Carbon Black: A conspiracy thriller about REDD in Papua New Guinea

Source: The ecologist

The carbon market has certainly seen its fair share of skullduggery, writes Chris Lang, with massive frauds perpetrated on an unsuspecting public. This new thriller captures the essence of the wheeler-dealer carbon business to produce a compulsive work of fiction that is, sadly, all too believable.

I won't give away the details, but given the number of extraordinary stories about REDD in Papua New Guinea, it is perhaps only a matter of time before something like this actually happens.

It's the end of the decade. Nearly 30 years of United Nations negotiations have left us with nothing more than REDD and piecemeal carbon markets to address climate change. The UN has set up a Global Carbon Markets Organisation (GCMO) to try to make the carbon markets work.

This is the setting for Carbon Black, a new book by Australian environmental lawyer Declan Milling. This is a conspiracy thriller that plays out to the background of the world's failure to address climate change.

Emil Pfeffer, the book's protagonist, is the Director of Market Integrity at the GCMO. He's a former carbon trader who has become a regulator - poacher turned gamekeeper. He describes the GCMO as

"neither a toothless tiger, nor is it a restriction on the proper operation of the carbon markets ... The GCMO is here, to ensure a smooth running, fair, transparent and efficient carbon market for all."

It's all mysteriously plausible

Pfeffer explains this during a presentation at C-World International Match-making for the New Global Carbon Trade Conference and Trade Fair that takes place in Cologne, Germany.

While neither the GCMO nor C-World exist (yet), none of this sounds too far removed from today's reality. Pfeffer could be one of the characters at the real-life 'High-Level Carbon Pricing Dialogue' that took place in New York in September 2014.

Carbon Black follows Emil Pfeffer as he travels to Papua New Guinea from his office in Frankfurt am Main. His trip to Papua New Guinea follows the arrest of one of his colleagues. Pfeffer suspects a cover up and starts investigating.

It's an action packed story, with murder, sorcery, incompetence, militant anti-market protesters, Swiss bankers and fraud. And a couple of sex scenes that could be narrow misses for next year's Literary Review Bad Sex in Fiction award.

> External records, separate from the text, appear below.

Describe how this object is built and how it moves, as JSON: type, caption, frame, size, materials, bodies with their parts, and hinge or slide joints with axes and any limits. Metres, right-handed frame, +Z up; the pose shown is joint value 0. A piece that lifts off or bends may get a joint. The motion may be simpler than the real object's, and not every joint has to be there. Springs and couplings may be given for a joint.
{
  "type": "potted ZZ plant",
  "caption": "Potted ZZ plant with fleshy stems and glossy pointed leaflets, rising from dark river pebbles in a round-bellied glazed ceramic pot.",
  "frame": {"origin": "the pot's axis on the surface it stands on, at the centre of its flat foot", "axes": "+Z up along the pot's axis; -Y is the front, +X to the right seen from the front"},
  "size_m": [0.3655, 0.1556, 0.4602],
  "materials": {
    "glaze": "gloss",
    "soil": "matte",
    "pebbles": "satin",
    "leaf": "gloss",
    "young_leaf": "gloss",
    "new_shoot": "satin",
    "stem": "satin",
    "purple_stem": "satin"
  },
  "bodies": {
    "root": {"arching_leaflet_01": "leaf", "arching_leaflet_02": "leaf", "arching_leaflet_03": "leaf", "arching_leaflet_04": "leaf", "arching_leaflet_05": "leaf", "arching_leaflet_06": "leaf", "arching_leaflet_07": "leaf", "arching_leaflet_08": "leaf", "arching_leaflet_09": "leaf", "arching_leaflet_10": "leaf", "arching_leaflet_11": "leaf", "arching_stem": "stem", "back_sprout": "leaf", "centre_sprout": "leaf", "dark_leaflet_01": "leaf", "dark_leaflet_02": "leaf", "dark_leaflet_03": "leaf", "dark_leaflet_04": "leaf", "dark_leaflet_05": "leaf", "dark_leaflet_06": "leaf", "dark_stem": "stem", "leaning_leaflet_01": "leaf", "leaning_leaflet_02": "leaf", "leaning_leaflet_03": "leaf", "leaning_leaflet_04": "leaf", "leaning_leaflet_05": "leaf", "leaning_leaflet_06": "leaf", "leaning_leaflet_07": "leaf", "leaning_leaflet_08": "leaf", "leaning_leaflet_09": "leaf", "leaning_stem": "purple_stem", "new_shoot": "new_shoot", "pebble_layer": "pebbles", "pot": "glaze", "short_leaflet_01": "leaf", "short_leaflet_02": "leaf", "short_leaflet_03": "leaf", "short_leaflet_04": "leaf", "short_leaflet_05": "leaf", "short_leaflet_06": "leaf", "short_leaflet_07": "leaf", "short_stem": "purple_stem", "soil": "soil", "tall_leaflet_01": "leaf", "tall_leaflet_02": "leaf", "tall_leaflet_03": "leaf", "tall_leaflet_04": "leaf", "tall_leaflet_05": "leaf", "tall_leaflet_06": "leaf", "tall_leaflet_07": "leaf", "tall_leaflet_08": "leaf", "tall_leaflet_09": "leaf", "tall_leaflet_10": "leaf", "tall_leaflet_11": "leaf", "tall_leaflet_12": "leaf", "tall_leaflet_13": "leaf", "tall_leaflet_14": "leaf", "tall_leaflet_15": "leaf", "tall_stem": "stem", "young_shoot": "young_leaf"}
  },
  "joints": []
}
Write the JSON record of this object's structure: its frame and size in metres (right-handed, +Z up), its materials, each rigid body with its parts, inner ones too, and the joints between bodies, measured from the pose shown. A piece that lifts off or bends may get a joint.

On the book's website, Milling emphasises that this is a work of fiction:

"Some of Emil Pfeffer's foibles could be my own, but for the most part his characteristics are his own, not those anyone of else. He is a work of fiction, as is the organisation for which he works, the other elements of the story, and as are all the other protagonists in Carbon Black."

It's only a matter of time before it really happens ...

The REDD project in Papua New Guinea is not like any REDD project (at least so far) anywhere in the world. I won't give away the details, but given the number of extraordinary stories about REDD in Papua New Guinea, it is perhaps only a matter of time before something like this actually happens.

The early days of REDD in Papua New Guinea featured a bizarre series of larger than life characters. Here's a small sample of them:

  • US-citizen born in PNG to missionary parents who travelled around the world promoting REDD;
  • a "cock-fighting, carbon cowboy, kingpin tree tyrant";
  • an Australian software programmer and carbon developer, whose company became embroiled in REDD scandals in PNG; and
  • a director of the PNG Office of Climate Change who was suspended pending an investigation into a series of fake REDD credits.


More recently, we've seen a fake REDD project that appears to exist only in the mind of the director of the Australian company that wants to sell carbon credits from the project.

Several conflicts run through Carbon Black. Anti-carbon market protesters have set up a permanent camp outside the GCMO office. The arguments against carbon trading are brought up in the book, particularly by Dominik Baumann, Pfeffer's colleague who was an environmental campaigner as a student.

Then there is a tension between Pfeffer's new role as regulator of carbon markets and his former colleagues, the carbon traders. There's the conflict between the logging companies, the mining companies, the oil companies and those attempting (however ineffectually) to rein them in. And there are those who are protecting their economic interests in both business as usual and the carbon markets.

Pfeffer starts the book as a paper pushing bureaucrat. By the end he's an action hero. The book is an entertaining and gripping story.

It's the first part of a trilogy. In an interview on Suspense Radio, Milling says that in the second book Pfeffer is dealing with unfinished business and the third book will be "the denouement".

I'm looking forward to reading the next two books.